#### [EXERCISE DETAILS]
Starting at the line containing "Turn this picture", copy each line exactly, ending with the line containing "of the bow.". Leave out everything else.

#### [INPUT ROWS]

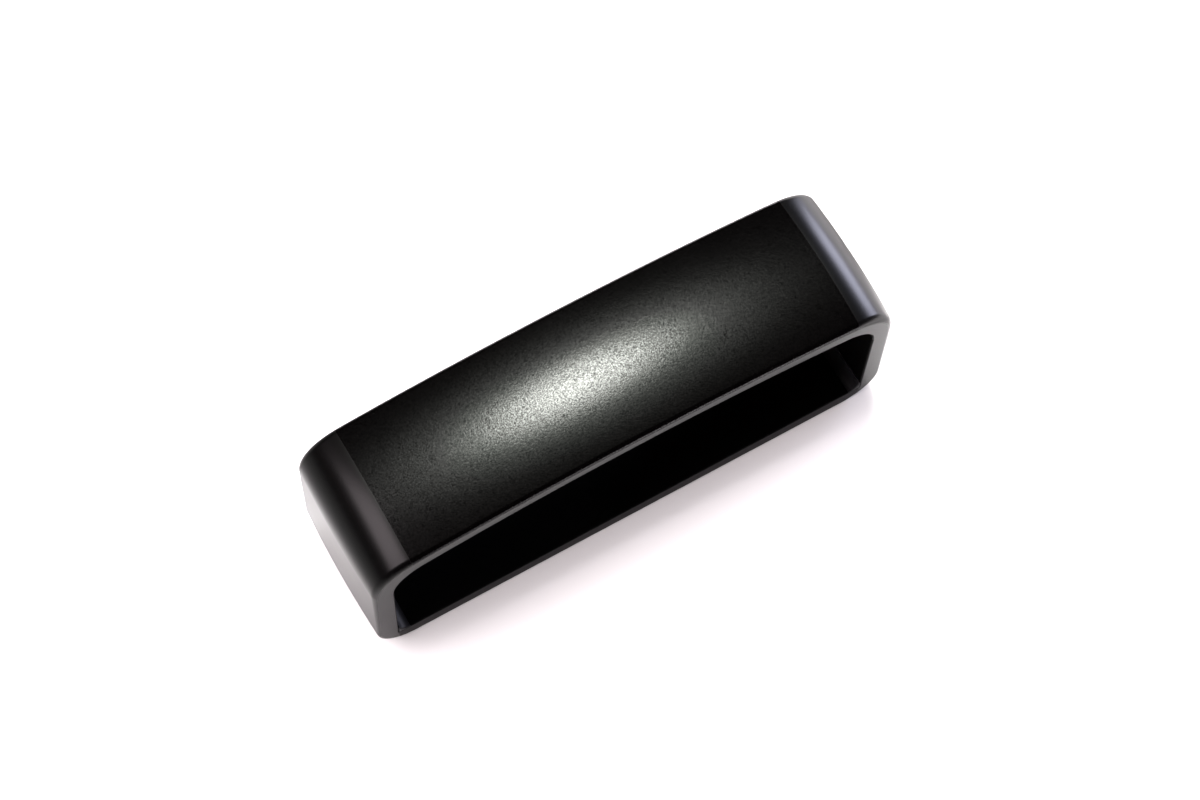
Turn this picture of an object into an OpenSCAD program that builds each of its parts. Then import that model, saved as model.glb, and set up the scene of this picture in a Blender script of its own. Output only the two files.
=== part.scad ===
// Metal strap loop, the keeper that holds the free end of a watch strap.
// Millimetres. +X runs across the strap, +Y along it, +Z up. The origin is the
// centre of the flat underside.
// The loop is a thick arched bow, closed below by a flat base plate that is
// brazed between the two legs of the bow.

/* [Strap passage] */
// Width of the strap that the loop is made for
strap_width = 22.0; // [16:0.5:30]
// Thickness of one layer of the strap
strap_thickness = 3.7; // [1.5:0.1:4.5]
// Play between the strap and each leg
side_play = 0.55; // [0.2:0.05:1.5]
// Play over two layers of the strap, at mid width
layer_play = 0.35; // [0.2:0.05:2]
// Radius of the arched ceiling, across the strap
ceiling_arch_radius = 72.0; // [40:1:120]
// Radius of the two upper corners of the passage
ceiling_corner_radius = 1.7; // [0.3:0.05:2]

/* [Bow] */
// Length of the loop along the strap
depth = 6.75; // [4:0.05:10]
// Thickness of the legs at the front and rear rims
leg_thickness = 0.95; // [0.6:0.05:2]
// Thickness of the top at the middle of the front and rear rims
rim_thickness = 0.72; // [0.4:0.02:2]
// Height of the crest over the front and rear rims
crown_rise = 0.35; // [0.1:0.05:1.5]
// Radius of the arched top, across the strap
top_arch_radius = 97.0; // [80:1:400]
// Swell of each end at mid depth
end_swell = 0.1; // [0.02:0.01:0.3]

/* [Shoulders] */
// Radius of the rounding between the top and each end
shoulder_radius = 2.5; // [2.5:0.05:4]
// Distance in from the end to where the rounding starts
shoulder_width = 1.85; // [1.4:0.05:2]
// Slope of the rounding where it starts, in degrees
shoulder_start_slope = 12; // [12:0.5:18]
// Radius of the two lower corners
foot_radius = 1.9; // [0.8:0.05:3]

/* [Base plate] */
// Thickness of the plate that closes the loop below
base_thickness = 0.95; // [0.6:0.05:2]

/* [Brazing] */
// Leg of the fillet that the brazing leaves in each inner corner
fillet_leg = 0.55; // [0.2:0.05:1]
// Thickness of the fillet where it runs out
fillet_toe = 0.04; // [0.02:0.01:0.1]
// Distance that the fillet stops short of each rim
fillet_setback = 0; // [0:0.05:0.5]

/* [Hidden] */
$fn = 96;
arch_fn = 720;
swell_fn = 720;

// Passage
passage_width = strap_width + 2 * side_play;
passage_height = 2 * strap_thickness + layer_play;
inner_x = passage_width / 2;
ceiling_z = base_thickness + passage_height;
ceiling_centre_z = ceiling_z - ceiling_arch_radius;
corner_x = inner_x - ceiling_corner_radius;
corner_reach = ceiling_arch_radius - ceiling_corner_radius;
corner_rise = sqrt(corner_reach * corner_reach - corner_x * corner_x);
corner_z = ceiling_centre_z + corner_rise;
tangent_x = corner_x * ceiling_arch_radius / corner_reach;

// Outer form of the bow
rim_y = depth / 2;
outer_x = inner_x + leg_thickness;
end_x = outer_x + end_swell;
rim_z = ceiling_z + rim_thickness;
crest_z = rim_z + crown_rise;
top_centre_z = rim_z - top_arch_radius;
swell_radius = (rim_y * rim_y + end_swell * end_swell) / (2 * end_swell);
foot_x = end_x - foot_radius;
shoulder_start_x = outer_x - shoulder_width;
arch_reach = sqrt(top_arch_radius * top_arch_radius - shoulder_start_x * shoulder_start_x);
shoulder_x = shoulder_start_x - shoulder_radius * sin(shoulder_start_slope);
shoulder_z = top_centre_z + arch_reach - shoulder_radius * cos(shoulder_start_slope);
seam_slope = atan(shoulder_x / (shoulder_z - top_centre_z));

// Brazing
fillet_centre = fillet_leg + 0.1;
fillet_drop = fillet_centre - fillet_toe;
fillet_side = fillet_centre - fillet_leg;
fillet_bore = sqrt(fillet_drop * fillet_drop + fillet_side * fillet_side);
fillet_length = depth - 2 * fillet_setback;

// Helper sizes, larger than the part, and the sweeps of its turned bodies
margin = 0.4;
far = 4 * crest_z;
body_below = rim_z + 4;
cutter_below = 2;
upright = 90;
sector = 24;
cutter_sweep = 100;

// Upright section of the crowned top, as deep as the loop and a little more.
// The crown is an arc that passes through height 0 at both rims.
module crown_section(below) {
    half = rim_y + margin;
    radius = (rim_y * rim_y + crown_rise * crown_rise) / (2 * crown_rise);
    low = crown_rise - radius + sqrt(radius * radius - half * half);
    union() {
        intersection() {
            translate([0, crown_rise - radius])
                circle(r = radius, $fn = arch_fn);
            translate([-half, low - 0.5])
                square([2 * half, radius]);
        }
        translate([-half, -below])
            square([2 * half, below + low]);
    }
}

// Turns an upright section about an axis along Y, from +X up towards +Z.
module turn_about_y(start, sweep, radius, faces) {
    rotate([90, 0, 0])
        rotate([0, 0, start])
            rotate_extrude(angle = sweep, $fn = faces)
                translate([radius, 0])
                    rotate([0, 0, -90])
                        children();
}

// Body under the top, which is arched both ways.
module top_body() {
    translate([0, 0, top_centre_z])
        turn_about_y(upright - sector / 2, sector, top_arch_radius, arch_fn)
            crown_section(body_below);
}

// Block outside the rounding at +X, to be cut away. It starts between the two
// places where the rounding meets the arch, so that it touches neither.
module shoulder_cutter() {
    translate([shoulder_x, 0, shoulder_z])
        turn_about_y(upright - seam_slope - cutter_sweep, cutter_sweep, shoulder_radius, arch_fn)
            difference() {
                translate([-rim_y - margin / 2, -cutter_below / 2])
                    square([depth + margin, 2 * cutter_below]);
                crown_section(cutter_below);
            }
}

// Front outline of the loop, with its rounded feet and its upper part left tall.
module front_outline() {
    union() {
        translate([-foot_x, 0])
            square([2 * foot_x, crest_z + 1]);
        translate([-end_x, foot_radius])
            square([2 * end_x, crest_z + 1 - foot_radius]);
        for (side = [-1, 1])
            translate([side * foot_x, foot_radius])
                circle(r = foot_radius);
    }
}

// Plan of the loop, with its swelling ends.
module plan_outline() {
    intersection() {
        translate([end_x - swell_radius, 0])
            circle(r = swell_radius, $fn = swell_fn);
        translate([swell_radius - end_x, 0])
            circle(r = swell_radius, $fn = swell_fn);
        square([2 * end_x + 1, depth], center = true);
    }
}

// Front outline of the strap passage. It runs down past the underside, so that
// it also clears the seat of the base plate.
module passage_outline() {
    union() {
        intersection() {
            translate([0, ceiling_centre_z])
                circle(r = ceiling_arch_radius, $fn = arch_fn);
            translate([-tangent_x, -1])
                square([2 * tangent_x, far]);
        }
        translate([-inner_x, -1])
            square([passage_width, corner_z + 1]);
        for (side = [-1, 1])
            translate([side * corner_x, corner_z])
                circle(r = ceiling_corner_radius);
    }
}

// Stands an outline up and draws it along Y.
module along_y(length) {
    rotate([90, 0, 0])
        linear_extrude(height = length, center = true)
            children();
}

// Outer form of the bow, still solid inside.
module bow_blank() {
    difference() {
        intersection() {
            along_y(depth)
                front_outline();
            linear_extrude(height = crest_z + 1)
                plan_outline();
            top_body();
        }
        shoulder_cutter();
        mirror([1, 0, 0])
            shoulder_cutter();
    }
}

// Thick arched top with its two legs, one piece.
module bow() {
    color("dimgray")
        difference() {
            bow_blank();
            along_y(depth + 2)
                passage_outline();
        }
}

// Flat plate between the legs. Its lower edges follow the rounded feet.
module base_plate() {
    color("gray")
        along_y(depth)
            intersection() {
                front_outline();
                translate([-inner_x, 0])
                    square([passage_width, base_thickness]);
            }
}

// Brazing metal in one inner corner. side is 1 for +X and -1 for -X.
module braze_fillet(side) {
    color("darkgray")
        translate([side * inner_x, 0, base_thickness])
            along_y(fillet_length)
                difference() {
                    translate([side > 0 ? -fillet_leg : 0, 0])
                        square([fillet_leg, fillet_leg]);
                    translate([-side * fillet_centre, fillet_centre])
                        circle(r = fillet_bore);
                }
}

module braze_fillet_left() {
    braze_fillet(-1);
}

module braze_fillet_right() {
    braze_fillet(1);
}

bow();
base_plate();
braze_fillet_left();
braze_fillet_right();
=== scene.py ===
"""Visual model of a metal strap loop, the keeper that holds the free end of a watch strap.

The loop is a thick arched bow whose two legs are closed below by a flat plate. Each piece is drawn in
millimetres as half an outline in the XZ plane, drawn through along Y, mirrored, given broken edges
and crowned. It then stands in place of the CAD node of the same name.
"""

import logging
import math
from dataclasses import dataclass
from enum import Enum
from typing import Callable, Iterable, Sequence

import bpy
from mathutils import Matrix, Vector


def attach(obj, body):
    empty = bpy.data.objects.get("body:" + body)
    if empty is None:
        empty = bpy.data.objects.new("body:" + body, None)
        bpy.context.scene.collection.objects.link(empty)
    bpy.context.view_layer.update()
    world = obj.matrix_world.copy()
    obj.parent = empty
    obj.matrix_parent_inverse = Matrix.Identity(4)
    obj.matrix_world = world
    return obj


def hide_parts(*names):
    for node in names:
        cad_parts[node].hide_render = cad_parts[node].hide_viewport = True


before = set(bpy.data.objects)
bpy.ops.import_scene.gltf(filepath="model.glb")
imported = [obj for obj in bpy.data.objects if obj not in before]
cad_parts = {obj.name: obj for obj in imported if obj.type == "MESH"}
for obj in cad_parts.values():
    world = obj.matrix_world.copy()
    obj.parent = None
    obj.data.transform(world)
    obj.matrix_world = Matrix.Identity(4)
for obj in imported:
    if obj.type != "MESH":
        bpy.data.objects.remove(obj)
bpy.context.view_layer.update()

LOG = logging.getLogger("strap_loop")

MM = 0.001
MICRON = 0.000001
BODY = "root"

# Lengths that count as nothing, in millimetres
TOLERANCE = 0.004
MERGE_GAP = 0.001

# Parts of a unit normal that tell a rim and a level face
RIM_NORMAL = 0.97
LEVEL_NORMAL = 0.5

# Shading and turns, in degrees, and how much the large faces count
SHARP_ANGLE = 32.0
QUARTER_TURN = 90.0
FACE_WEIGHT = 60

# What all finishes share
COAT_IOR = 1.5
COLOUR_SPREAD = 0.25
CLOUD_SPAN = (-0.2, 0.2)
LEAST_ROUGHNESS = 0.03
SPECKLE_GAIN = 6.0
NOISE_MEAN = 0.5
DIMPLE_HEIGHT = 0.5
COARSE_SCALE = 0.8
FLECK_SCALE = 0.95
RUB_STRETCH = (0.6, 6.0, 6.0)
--
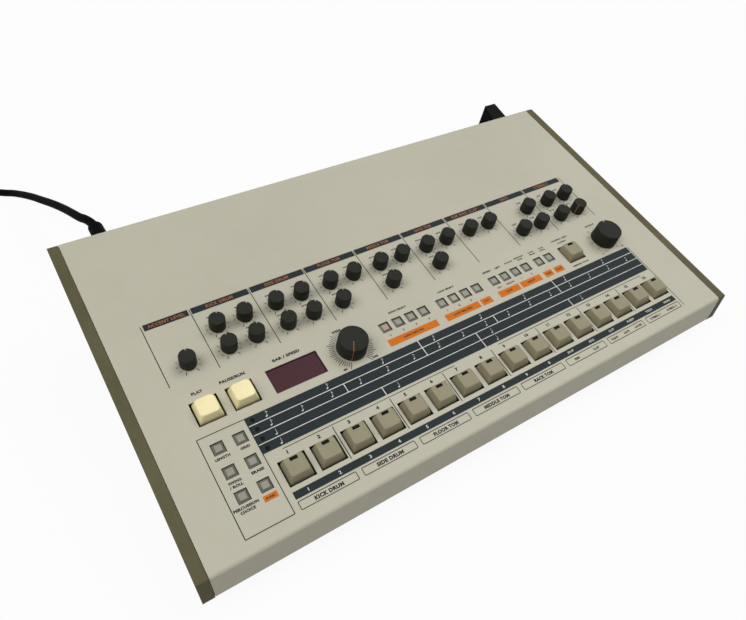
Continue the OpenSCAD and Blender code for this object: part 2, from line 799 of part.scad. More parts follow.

#### [WORKED ANSWER]
Turn this picture of an object into an OpenSCAD program that builds each of its parts. Then import that model, saved as model.glb, and set up the scene of this picture in a Blender script of its own. Output only the two files.
=== part.scad ===
// Metal strap loop, the keeper that holds the free end of a watch strap.
// Millimetres. +X runs across the strap, +Y along it, +Z up. The origin is the
// centre of the flat underside.
// The loop is a thick arched bow, closed below by a flat base plate that is
// brazed between the two legs of the bow.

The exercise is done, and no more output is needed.